Friday, January 23, 2009

OK, so I ain't been to much live music of late but this page will be chocked full of music GEAR BABY! YEAH... Soon enough



RHYTHM AND VINES FESTIVAL

Gisborne NZ 2008/9

 

O, H and what? Take 20,000 extremely intoxicated, sunburned kiwi tweenies and turn them loose in a picturesque locale rife with tripping, falling and drowning hazards; ply them with fifteen dollars a bottle cider and lay back counting the profit you’ve made at over 400 bucks a head. The Rhythm and Vines festival at Gisborne on New Zealand’s East Coast is nothing if not pushing the boundaries of insanity, but the kids seemed to enjoy it—all a little too much for the likes of myself. At least the pandemonium allowed us advantageous members of the press to slip through some gaping fissures. There was also a little music.

 

Held over three nights leading up to New Year’s Eve, this year’s production attracted some sweet local tunes—Die!Die!Die!, Ladi6 and The Datsuns—and a fair whack of overseas draw-cards—Franz Ferdinand, Public Enemy, Santogold, The Kooks and Carl Cox (ick). Rain on the first night left us wondering if we were in for a repeat of 2008’s Meredith mud bath. Thankfully by the second afternoon the sun was out and casting its golden light through my cider…yum.

 

Ladi6 and Public Enemy managed to bust out some killer rap sets on the 30th, but it was the Futureshock stage, which dished up-and-coming rockers, that truly impressed throughout. Wellington based The Secret Knives were astounding for a first performance whilst Dunedin’s Die!Die!Die! threw out the set of the festival. I don’t care what anybody says about this three-piece, their songs are seriously well constructed and their rhythms compulsive.
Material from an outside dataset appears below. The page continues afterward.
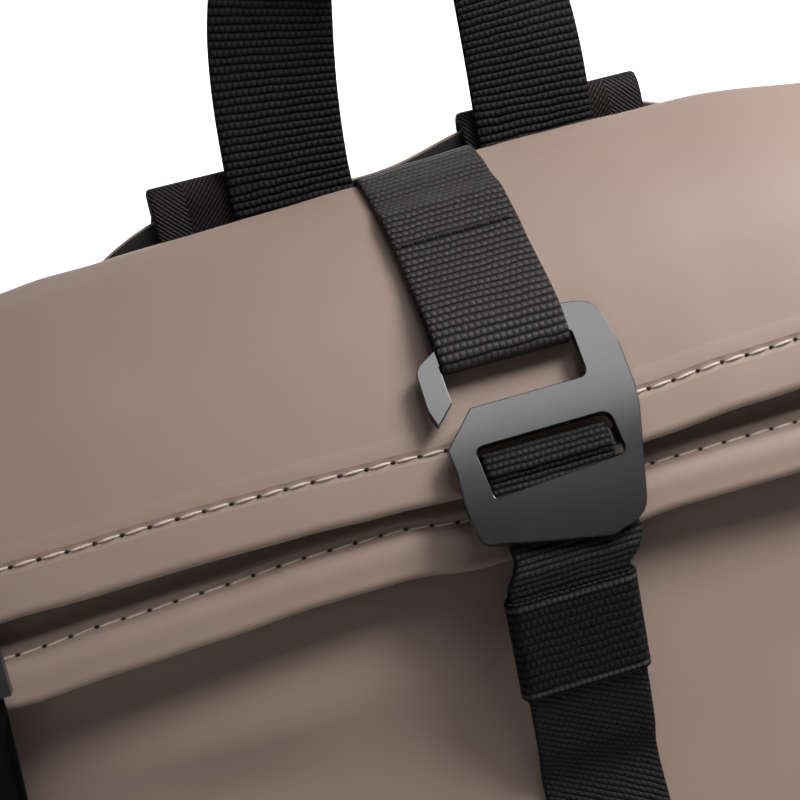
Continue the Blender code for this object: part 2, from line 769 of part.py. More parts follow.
def make_handle(finish):
    """A webbing loop: its ends lie flat behind the front strap, and it turns edge-on over the arch."""
    y = BACK_Y + 2 * CLEARANCE + 1.5 * STRAP_THICKNESS
    base = BAG_HEIGHT - SEAM_DROP - SEAM_ALLOWANCE
    straight_to = BAG_HEIGHT + HANDLE_STRAIGHT
    half = HANDLE_SPACING / 2
    leg_steps = 4
    arch_steps = 18
    legs = [base + (straight_to - base) * step / leg_steps for step in range(leg_steps)]
    centres = [Vector((HANDLE_X - half, y, z)) for z in legs]
    sides = [Vector((1, 0, 0)) for z in legs]
    for step in range(arch_steps + 1):
        angle = math.pi * step / arch_steps
        across = -half * math.cos(angle)
        rise = math.sin(angle) ** 0.8
        turn = math.pi / 2 * rise ** 2.2
        if step * 2 > arch_steps:
            turn = math.pi - turn
        centres.append(Vector((HANDLE_X + across + HANDLE_LEAN * rise, y,
                               straight_to + HANDLE_RISE * rise)))
        sides.append(Vector((math.cos(turn), -math.sin(turn), 0)))
    centres += [Vector((HANDLE_X + half, y, z)) for z in reversed(legs)]
    sides += [Vector((-1, 0, 0)) for z in legs]
    return sweep_band("carry_handle", centres, sides, HANDLE_WIDTH, STRAP_THICKNESS, finish)


def shoulder_curve(side, spread):
    """A shoulder strap's centre line, from the seam over the yoke's edge to the foot, and the count of
    its points as far as the yoke's back.
    """
    inside = BACK_Y + 3 * CLEARANCE + 2 * STRAP_THICKNESS + SHOULDER_THICKNESS / 2
    outside = inside + SHOULDER_THICKNESS + YOKE_THICKNESS + 4 * CLEARANCE
    edge = BAG_HEIGHT - YOKE_TOP_DROP
    x = HARNESS_X + side * SHOULDER_SPACING / 2
    centres = [Vector((x, inside, BAG_HEIGHT - SEAM_DROP - SEAM_ALLOWANCE)), Vector((x, inside, edge))]
    middle = (inside + outside) / 2
    radius = (outside - inside) / 2
    for step in range(1, 6):
        angle = math.pi * step / 6
        centres.append(Vector((x, middle - radius * math.cos(angle),
                               edge + (radius + SHOULDER_TOP_RISE) * math.sin(angle))))
    centres.append(Vector((x, outside, edge)))
    wrapped = len(centres)
    back = BACK_Y + CLEARANCE + SHOULDER_THICKNESS / 2
    steps = 14
    high = edge - SHOULDER_STRAIGHT
    for step in range(steps + 1):
        share = step / steps
        bow = SHOULDER_BOW * math.sin(math.pi * max(0.0, share - 0.05) / 0.95) ** 1.1
        centres.append(Vector((x + side * spread * min(1.0, 0.08 + 2.2 * share) ** 0.7,
                               outside + (back - outside) * share ** 4 + bow,
                               high + (SHOULDER_FOOT_HEIGHT - high) * share)))
    centres.append(centres[-1] - Vector((0, 0, SHOULDER_FOOT_LENGTH)))
    return centres, wrapped


def make_shoulder_strap(name, side, spread, finish):
    centres, wrapped = shoulder_curve(side, spread)
    sides = []
    for index, centre in enumerate(centres):
        run = centres[min(index + 1, len(centres) - 1)] - centres[max(index - 1, 0)]
        # behind the yoke the band stays level with the back while it spreads outwards
        level = run.cross(Vector((0, 1, 0))).normalized()
        sides.append(level if index >= wrapped else Vector((1, 0, 0)))
    return sweep_band(name, centres, sides, SHOULDER_WIDTH, SHOULDER_THICKNESS, finish)


# Side straps: from each end of the folded mouth down the bag's front corner

def spot_on(rings, station, across, outer_layer):
    """A point of the bag's outside at a share across, on the outer or inner layer of a section."""
    ring = rings[station]
    half = len(ring) // 2
    run = ring[:half + 1] if outer_layer else [ring[0]] + list(reversed(ring[half:]))
    for first, second in zip(run, run[1:]):
        if first.x >= across * BAG_WIDTH / 2 >= second.x:
            share = (first.x - across * BAG_WIDTH / 2) / (first.x - second.x)
            return first.lerp(second, share)
    return run[-1].copy()


def side_strap_path(rings, side):
    """Centres down the bag's corner with each point's width direction."""
    across = side * SIDE_STRAP_PLACE
    nudge = 0.02
    top = len(rings) - 1
    spots = [(top - 4, True), (top - 2, True), (top, True), (top, False)]
    neck = len(BODY_SECTIONS) - 2
    spots += [(neck - step, False) for step in range(SIDE_STRAP_SECTION_COUNT)]
    centres = []
    sides = []
    for station, outer_layer in spots:
        here = spot_on(rings, station, across, outer_layer)
        run = (spot_on(rings, station, across + nudge, outer_layer)
               - spot_on(rings, station, across - nudge, outer_layer)).normalized()
        facing = Vector((run.y, -run.x, 0)).normalized()
        lift = CLEARANCE + STRAP_THICKNESS / 2 + SIDE_STRAP_LIFT
        if station == top:
            lift += SIDE_SLIDER_WALL
        if (station, outer_layer) == (top, False):
            lift += HEM_WALL
        centres.append(here + facing * lift)
        sides.append(Vector((-facing.y, facing.x, 0)))
    return centres, sides


def make_side_strap(name, rings, side, finish):
    centres, sides = side_strap_path(rings, side)
    return sweep_band(name, centres, sides, SIDE_STRAP_WIDTH, STRAP_THICKNESS, finish)


def make_side_slider(name, rings, side, finish):
    centres, sides = side_strap_path(rings, side)
    middle = centres[2].lerp(centres[3], 0.5)
    return make_ring_band(name, middle, centres[3] - centres[2], sides[2],
                          SIDE_STRAP_WIDTH + 2 * CLEARANCE, STRAP_THICKNESS + 2 * CLEARANCE,
                          SIDE_SLIDER_HEIGHT, SIDE_SLIDER_WALL, finish)


def main():
    clear_scene()
    coated = material("coated_fabric", (0.27, 0.215, 0.18), 0.55)
    webbing = material("webbing", (0.012, 0.012, 0.014), 0.8)
    herringbone = material("herringbone", (0.012, 0.012, 0.014), 0.7)
    metal = material("hook_metal", (0.02, 0.02, 0.023), 0.35, 0.9)
    plastic = material("fitting", (0.02, 0.02, 0.022), 0.5)

    inner, outer = bag_profiles()[:2]
    shifts = bag_profiles()[5]
    rings = bag_surfaces()[0]
    frame = hook_frame(outer)
    make_bag(coated)
    make_yoke(coated)
    make_hook(frame, metal)
    make_front_strap(outer, shifts, frame, webbing)
    make_lower_strap(inner, frame, webbing)
    make_keeper(inner, frame, webbing)
    make_handle(webbing)
    make_shoulder_strap("shoulder_strap_left", -1, SHOULDER_SPREAD_LEFT, herringbone)
    make_shoulder_strap("shoulder_strap_right", 1, SHOULDER_SPREAD_RIGHT, herringbone)
    for name, side in (("left", -1), ("right", 1)):
        make_side_strap("side_strap_" + name, rings, side, webbing)
        make_side_slider("side_slider_" + name, rings, side, plastic)


main()
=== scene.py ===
import math
from itertools import accumulate

import bmesh
import bpy
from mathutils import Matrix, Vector, noise


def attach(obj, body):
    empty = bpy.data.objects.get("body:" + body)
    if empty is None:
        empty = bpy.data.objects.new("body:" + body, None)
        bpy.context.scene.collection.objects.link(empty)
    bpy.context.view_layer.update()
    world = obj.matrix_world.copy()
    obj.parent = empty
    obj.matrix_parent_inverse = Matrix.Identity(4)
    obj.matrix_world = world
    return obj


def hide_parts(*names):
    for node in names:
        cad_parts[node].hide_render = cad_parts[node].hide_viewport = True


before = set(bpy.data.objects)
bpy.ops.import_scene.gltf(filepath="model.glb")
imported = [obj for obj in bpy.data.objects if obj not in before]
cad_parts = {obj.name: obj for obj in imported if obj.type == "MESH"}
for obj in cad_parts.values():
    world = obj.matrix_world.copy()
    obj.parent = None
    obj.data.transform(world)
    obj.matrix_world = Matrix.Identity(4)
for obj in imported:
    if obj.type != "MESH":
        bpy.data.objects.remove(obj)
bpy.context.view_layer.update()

MM = 0.001

# Sizes shared with the part's source
BAG_WIDTH = 290 * MM
BAG_HEIGHT = 420 * MM
BAG_DEPTH = 118 * MM
BACK_Y = 60 * MM
FLAP_REACH = 79 * MM
FLAP_DROP = 84 * MM
END_DROOP = 10.5 * MM
LINE_SHIFT = 4 * MM
DENT_DEPTH = 3.0 * MM
CLEARANCE = 0.3 * MM
STRAP_WIDTH = 30.5 * MM
STRAP_THICKNESS = 1.4 * MM
SHOULDER_WIDTH = 50 * MM
SHOULDER_THICKNESS = 2.2 * MM
LOWER_STRAP_WIDTH = 28 * MM
KEEPER_HEIGHT = 24.5 * MM
KEEPER_THICKNESS = 0.9 * MM
SEAM_DROP = 26 * MM
SEAM_ALLOWANCE = 6 * MM
WEBBING_SEAM_HEIGHT = BAG_HEIGHT - SEAM_DROP - SEAM_ALLOWANCE
YOKE_HALF_WIDTH = 84 * MM
YOKE_THICKNESS = 2.0 * MM
YOKE_LENGTH = 75 * MM
YOKE_TOP_DROP = 0.5 * MM
YOKE_DIP = 3.5 * MM
YOKE_EDGE_RISE = 5.5 * MM
YOKE_END_FALL = 9 * MM
HANDLE_WIDTH = 31.8 * MM
HANDLE_SPACING = 66.4 * MM
HANDLE_STRAIGHT = 2 * MM
HANDLE_RISE = 84 * MM
HANDLE_LEAN = 4.5 * MM
HANDLE_X = 4.6 * MM
HARNESS_X = 2 * MM
SHOULDER_SPACING = 83 * MM
SHOULDER_TOP_RISE = 3.5 * MM
SHOULDER_STRAIGHT = 10 * MM
SHOULDER_BOW = 40 * MM
SHOULDER_SPREAD_LEFT = 30 * MM
SHOULDER_SPREAD_RIGHT = 16 * MM
SHOULDER_SIDE_START = 0.08
SHOULDER_SIDE_RATE = 2.2
SHOULDER_SIDE_POWER = 0.7
SHOULDER_FOOT_HEIGHT = 34 * MM
SHOULDER_FOOT_LENGTH = 14 * MM
HOOK_LENGTH = 46.6 * MM
HOOK_THICKNESS = 2.4 * MM
HOOK_TILT = math.radians(33)
HOOK_FROM_HEM = 26 * MM
HOOK_STANDOFF = 2.8 * MM
HOOK_CROSSBAR_DROP = 24.3 * MM
HOOK_CROSSBAR_HEIGHT = 4.0 * MM
HOOK_CROSSBAR_THICKNESS = 1.6 * MM
HOOK_CROSSBAR_SINK = 1.3 * MM
STRAP_FOOT_HEIGHT = 62 * MM
LOWER_STRAP_X = -2.3 * MM
LOWER_LOOP_SLACK = 1.0 * MM
LOWER_STRAP_BELLY = 1.6 * MM
HOOK_BAR_DROP = -2.0 * MM
LOOP_END_FROM_HOOK = 46 * MM
LOOP_OVER_RUN = 27 * MM
LOOP_UNDER_RUN = 15 * MM
LOOP_STEP_RUN = 6 * MM
LOOP_ENTRY_RUN = 8 * MM
LOOP_LEAVE_RUN = 5 * MM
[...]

The segregation of stages at the event proved fortuitus, but although the generic d’n’b and dodgy trance areas were clearly defined, unfortunately they were unavoidable as thoroughfares. To have spent the entire festival at the Futureshock stage would’ve been preferable to being in any of the other areas. Sadly we had to pass through the sickness and depravity to get there or back again. The below average dance portion of the night finished kindly early and we were able to get some rest before the onslaught on the New Year’s Eve crowd.

 

Never in my life have I seen that many people so obnoxiously wasted in one place as the 31st of December at Rhythm and Vines. A word of advice: unless you’re into getting so fucked up you can barely speak, banging down some illicits in order to keep your feet to allow you to smash some heads and/or find some passed out drunk to make out with/vomit on… I would seriously avoid New Year’s Eve at this festival. It was an ugly, ugly scene. I’d be seriously surprised if it lasts in its current form, it was severely out of control. Don’t get me wrong, I’m as up for shenanigans as the next bloke, but public sex and masturbation, vomit and blood soaked tweenies engaging in confronting open displays of violence is revolting and just doesn’t amount to shits and giggles for me. The terrible blend of house and disco went on and on through the night while the kids got more spastic in a degenerative spiral of immorality that had begun hours earlier in the blistering sunshine. By all means if this sounds like a great way to ring in the New Year then knock yourself—or somebody else—out. Otherwise, I would give this one a WIDE berth.